イギリス発のNothingが投入した新モデル「Phone (3a)」と「Phone (3a) Pro」は、同一のプロセッサやディスプレイを備えながら、カメラ構成や背面デザインに差異がある兄弟機だ。どちらもSnapdragon 7s Gen 3や6.77インチOLEDディスプレイ、5,000mAhバッテリーを共有し、実使用感は近いとされる。

違いはProモデルの独特な円形カメラモジュールと3倍ズーム、さらに50MPのセルフィーカメラにある。価格差は80ドル。EssentialキーによるAI機能など共通の機能性も魅力的だが、Proの見た目とわずかな撮影性能の向上にその価値を見いだせるかどうかが選択の鍵となる。

外観とカメラに重きを置くならPro、コスパを優先するなら無印3aという選択肢が現実的といえる。

円形カメラとEssentialキーが象徴するProモデルの個性

Nothing Phone (3a) Proの背面は、従来の直線的なデザインを一新し、円形カメラモジュールによって視覚的なインパクトを強めている。これは単なる装飾ではなく、3倍ズームレンズを中心としたカメラ性能の向上を視覚的に訴える設計意図があると考えられる。一方、Phone (3a)は先代のPhone (2a)に近い外観で、親しみやすさと機能性のバランスを保っている。どちらのモデルもガラス製の透明な背面とプラスチックフレームを採用し、軽量さとデザイン性を両立している点は共通する。

Proモデルの差別化要素としてもう一つ注目したいのが「Essentialキー」の存在だ。物理ボタンの一つに割り当てられたこのキーは、AIによるスクリーンショット解析や音声メモの記録・文字起こしなどに活用される。Google Pixelの類似機能と比較すると、より操作の即時性に優れ、タスク整理や情報の記録を効率化する意図が見える。ただし、この機能が日常的に重宝されるかは利用スタイルに左右される。

外見上の個性とボタンによるAI体験の広がりは、Proが単なる上位互換ではなく、明確な使用感の違いを狙って設計されたことを示している。
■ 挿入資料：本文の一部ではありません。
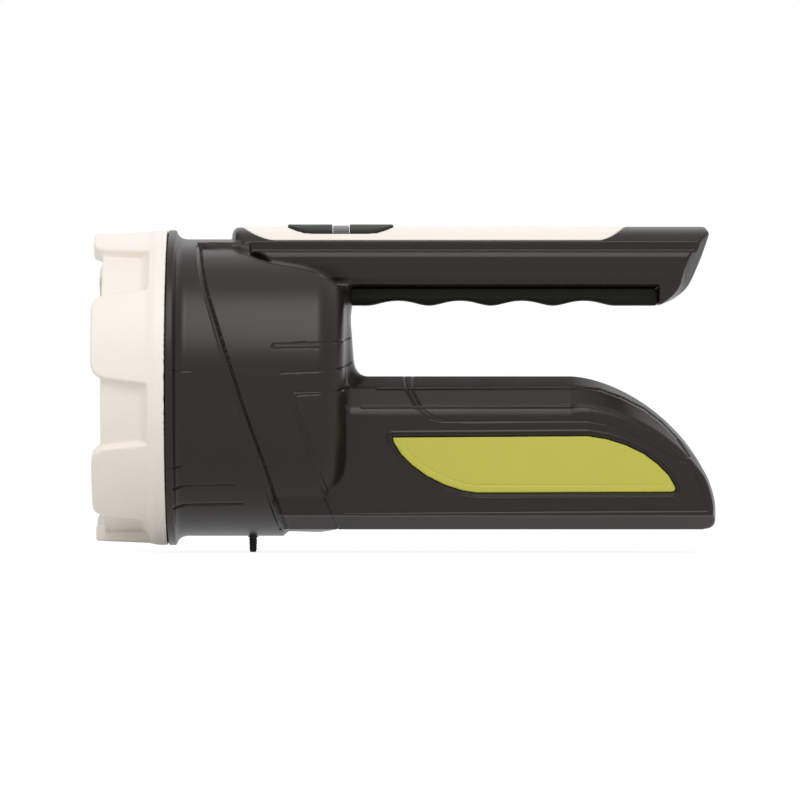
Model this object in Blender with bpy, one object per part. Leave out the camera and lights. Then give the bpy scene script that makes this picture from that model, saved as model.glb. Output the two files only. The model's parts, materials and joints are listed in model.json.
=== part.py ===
"""Hand-held searchlight: lamp head, cantilever handle and battery tail.

All sizes are in metres. The lamp is modelled with the beam axis along X, the
front of the bezel lugs at X = 0, the handle up and the battery tail to +X.
An empty carries the whole lamp, so that the part's origin is the middle of
the bottom of its box.
"""

import math

import bmesh
import bpy
from mathutils import Matrix, Vector

MM = 0.001

# Whole lamp
GAP = 0.3 * MM
OVERRUN = 3 * MM
EDGE = 0.6 * MM
WALL = 2.4 * MM
TURN_SEGMENTS = 48
SMALL_SEGMENTS = 12
SMOOTH_ANGLE = math.radians(32)
CREASE_ANGLE = math.radians(18)
MITER_SHARE = 0.4

# Bezel
BEZEL_RADIUS = 55 * MM
BEZEL_LENGTH = 25.6 * MM
RING_LENGTH = 5.8 * MM
RING_RISE = 2.1 * MM
RECESS_DROP = 4.5 * MM
RECESS_RADIUS = BEZEL_RADIUS - RECESS_DROP
LUG_REACH = 3.6 * MM
LUG_COUNT = 6
LUG_FIRST_ANGLE = math.radians(20)
LUG_FRONT_HALF_ANGLE = math.radians(16.1)
LUG_REAR_HALF_ANGLE = math.radians(19)
LUG_FRONT_DROP = 1.7 * MM
LUG_REAR_DROP = 0.9 * MM
LUG_FRONT_RADIUS = BEZEL_RADIUS - LUG_FRONT_DROP
LUG_REAR_RADIUS = BEZEL_RADIUS - LUG_REAR_DROP
LUG_THICKNESS = 5.2 * MM
LUG_ARC_STEPS = 4
LUG_EASE_SHARE = 0.95
BEZEL_FILLET_SHARES = (0.5, 0.35)
BEZEL_WALL = 6.4 * MM
BEZEL_LIP = 2.4 * MM

# Front glass, its seal and the reflector
NECK_RADIUS = BEZEL_RADIUS - BEZEL_WALL
NECK_WALL = 2.4 * MM
LENS_RIM = 3.6 * MM
LENS_OPENING_RADIUS = NECK_RADIUS - LENS_RIM
LENS_THICKNESS = 2.6 * MM
SEAL_THICKNESS = 1.9 * MM
SEAL_WIDTH = 3 * MM
REFLECTOR_FLANGE = 1.2 * MM
REFLECTOR_WALL = 1.2 * MM
BOWL_DEPTH = 44.6 * MM
REFLECTOR_HOLE_RADIUS = 10.5 * MM
REFLECTOR_NECK = 4 * MM
REFLECTOR_STEPS = 7
REFLECTOR_SLANT_SHARE = 0.6
REFLECTOR_RIM_SHARE = 0.9
REFLECTOR_SEGMENTS = 32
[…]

とはいえ、実用性を重視する場合、これらの差が必須とは言い切れない。

カメラ構成とズーム性能の差が実際に与える影響

Phone (3a)と3a Proは共にSamsung製の50MPメインカメラと8MP超広角レンズを搭載しているが、Proにはソニー製の3倍ズームレンズと50MPのセルフィーカメラが加えられており、カメラ性能において明確な差がある。最大ズーム倍率も30倍と60倍で異なり、遠景撮影時のディテール再現力に差が生じる設計だ。特に屋内環境や望遠撮影において、Proのほうが若干ながらノイズの少ないクリアな画像が得られるという。

ただし、実写サンプルに基づく限り、日常用途でこの差が顕著に現れる場面は限られており、暗所や極端なズームを多用しない限り、Phone (3a)でも十分に高品質な撮影が可能であるといえる。超広角カメラについてはどちらも4K動画に非対応で、ディテール表現には共通の課題を残している。セルフィーカメラに関しても、解像度の差はあるものの、明るい環境下での使用では両者とも満足度の高い結果を出している。

このように、Proのカメラ性能はスペック上では優位に見えるが、撮影スタイルが限られる中でその恩恵をどれだけ受けられるかは人による。価格差80ドルがこの性能差に対して十分な価値を持つかは、頻繁に望遠やインカメラを活用するかどうかにかかっている。

プロセッサとUI体験は共通 違いは期待感よりも実用性の優先度

Phone (3a)と3a ProはいずれもQualcomm Snapdragon 7s Gen 3を搭載しており、昨年のPhone (2a) Plusが採用していたDimensity 7350 Proと比較しても、飛躍的な性能向上は見られない。日常的な操作やアプリの切り替え、ブラウジングにおいては快適な応答性を示すが、ゲームや高負荷な編集用途では頭打ちになる可能性もある。とはいえ、ターゲット層が求めるのは安定性とバッテリー効率であり、このSoCの選択は妥当といえる。

両モデルに共通するNothing UIはモノクロ基調でミニマルなデザインが特徴で、視覚的ノイズを排除した操作感が魅力となっている。Essential Spaceと呼ばれる機能ではAIがスクリーンショットや音声メモを解析し、後から検索可能なデータとして活用できるため、スマホが単なる通知端末ではなく、思考や記録の補助ツールとして機能する。

性能面の差がほぼない以上、3aとProの間で選択の決め手となるのは、外見とカメラのわずかな違いのみである。処理能力や操作感に対して不満がないのであれば、より価格を抑えた3aを選んでも体験に大きな違いは生まれない。結果として、実際の選択においては「持つ楽しさ」か「価格重視」かの価値観が問われるモデル構成となっている。